### SUPPLIED DATA

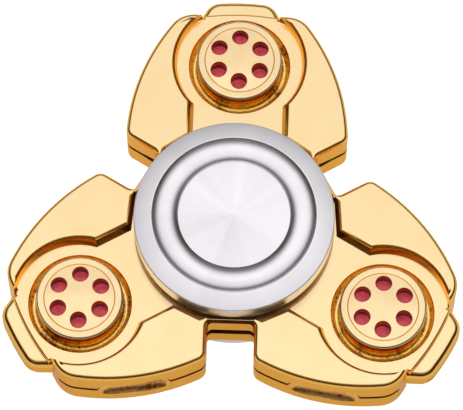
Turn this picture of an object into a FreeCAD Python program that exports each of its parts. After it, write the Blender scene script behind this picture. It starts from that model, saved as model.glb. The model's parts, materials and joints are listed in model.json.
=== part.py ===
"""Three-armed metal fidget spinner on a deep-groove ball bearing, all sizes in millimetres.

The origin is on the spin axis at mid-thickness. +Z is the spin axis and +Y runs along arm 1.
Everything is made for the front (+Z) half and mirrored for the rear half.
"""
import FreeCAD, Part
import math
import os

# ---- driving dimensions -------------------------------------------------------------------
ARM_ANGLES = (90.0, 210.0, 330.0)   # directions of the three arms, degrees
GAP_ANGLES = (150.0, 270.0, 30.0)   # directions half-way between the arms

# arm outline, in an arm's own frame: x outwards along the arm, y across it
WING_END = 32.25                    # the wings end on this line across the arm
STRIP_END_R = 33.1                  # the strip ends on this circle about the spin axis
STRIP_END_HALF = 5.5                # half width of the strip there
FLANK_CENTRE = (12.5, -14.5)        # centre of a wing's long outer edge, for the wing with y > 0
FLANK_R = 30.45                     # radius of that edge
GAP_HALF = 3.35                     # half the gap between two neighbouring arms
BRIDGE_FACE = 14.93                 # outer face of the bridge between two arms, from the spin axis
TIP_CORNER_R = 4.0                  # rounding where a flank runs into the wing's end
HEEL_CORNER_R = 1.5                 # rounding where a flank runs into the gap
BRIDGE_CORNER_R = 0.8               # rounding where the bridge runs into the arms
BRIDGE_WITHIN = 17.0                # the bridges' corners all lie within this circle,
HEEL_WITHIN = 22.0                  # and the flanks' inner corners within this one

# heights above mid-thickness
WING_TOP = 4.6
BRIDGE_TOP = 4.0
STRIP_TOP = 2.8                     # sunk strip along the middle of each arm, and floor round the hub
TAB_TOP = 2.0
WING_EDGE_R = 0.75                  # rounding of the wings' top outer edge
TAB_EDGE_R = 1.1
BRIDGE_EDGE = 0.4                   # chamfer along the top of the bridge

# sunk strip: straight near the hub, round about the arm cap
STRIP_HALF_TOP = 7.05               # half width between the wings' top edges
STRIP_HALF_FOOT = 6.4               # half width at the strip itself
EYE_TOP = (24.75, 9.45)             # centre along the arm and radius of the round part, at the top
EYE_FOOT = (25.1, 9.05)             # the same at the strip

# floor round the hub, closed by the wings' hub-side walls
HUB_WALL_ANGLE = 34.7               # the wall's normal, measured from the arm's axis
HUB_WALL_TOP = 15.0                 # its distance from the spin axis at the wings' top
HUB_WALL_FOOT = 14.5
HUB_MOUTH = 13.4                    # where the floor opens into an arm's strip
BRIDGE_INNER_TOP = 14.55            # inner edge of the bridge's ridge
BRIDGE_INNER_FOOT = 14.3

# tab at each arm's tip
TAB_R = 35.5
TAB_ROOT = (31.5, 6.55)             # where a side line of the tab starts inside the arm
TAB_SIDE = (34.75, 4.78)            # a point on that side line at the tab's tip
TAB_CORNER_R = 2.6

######

WORK TO DO.
Reproduce all the data word for word.

OUTPUT.
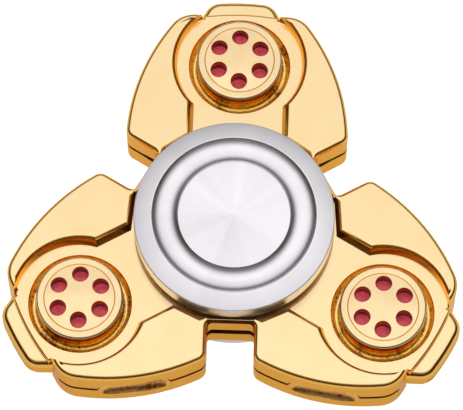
Turn this picture of an object into a FreeCAD Python program that exports each of its parts. After it, write the Blender scene script behind this picture. It starts from that model, saved as model.glb. The model's parts, materials and joints are listed in model.json.
=== part.py ===
"""Three-armed metal fidget spinner on a deep-groove ball bearing, all sizes in millimetres.

The origin is on the spin axis at mid-thickness. +Z is the spin axis and +Y runs along arm 1.
Everything is made for the front (+Z) half and mirrored for the rear half.
"""
import FreeCAD, Part
import math
import os

# ---- driving dimensions -------------------------------------------------------------------
ARM_ANGLES = (90.0, 210.0, 330.0)   # directions of the three arms, degrees
GAP_ANGLES = (150.0, 270.0, 30.0)   # directions half-way between the arms

# arm outline, in an arm's own frame: x outwards along the arm, y across it
WING_END = 32.25                    # the wings end on this line across the arm
STRIP_END_R = 33.1                  # the strip ends on this circle about the spin axis
STRIP_END_HALF = 5.5                # half width of the strip there
FLANK_CENTRE = (12.5, -14.5)        # centre of a wing's long outer edge, for the wing with y > 0
FLANK_R = 30.45                     # radius of that edge
GAP_HALF = 3.35                     # half the gap between two neighbouring arms
BRIDGE_FACE = 14.93                 # outer face of the bridge between two arms, from the spin axis
TIP_CORNER_R = 4.0                  # rounding where a flank runs into the wing's end
HEEL_CORNER_R = 1.5                 # rounding where a flank runs into the gap
BRIDGE_CORNER_R = 0.8               # rounding where the bridge runs into the arms
BRIDGE_WITHIN = 17.0                # the bridges' corners all lie within this circle,
HEEL_WITHIN = 22.0                  # and the flanks' inner corners within this one

# heights above mid-thickness
WING_TOP = 4.6
BRIDGE_TOP = 4.0
STRIP_TOP = 2.8                     # sunk strip along the middle of each arm, and floor round the hub
TAB_TOP = 2.0
WING_EDGE_R = 0.75                  # rounding of the wings' top outer edge
TAB_EDGE_R = 1.1
BRIDGE_EDGE = 0.4                   # chamfer along the top of the bridge

# sunk strip: straight near the hub, round about the arm cap
STRIP_HALF_TOP = 7.05               # half width between the wings' top edges
STRIP_HALF_FOOT = 6.4               # half width at the strip itself
EYE_TOP = (24.75, 9.45)             # centre along the arm and radius of the round part, at the top
EYE_FOOT = (25.1, 9.05)             # the same at the strip

# floor round the hub, closed by the wings' hub-side walls
HUB_WALL_ANGLE = 34.7               # the wall's normal, measured from the arm's axis
HUB_WALL_TOP = 15.0                 # its distance from the spin axis at the wings' top
HUB_WALL_FOOT = 14.5
HUB_MOUTH = 13.4                    # where the floor opens into an arm's strip
BRIDGE_INNER_TOP = 14.55            # inner edge of the bridge's ridge
BRIDGE_INNER_FOOT = 14.3

# tab at each arm's tip
TAB_R = 35.5
TAB_ROOT = (31.5, 6.55)             # where a side line of the tab starts inside the arm
TAB_SIDE = (34.75, 4.78)            # a point on that side line at the tab's tip
TAB_CORNER_R = 2.6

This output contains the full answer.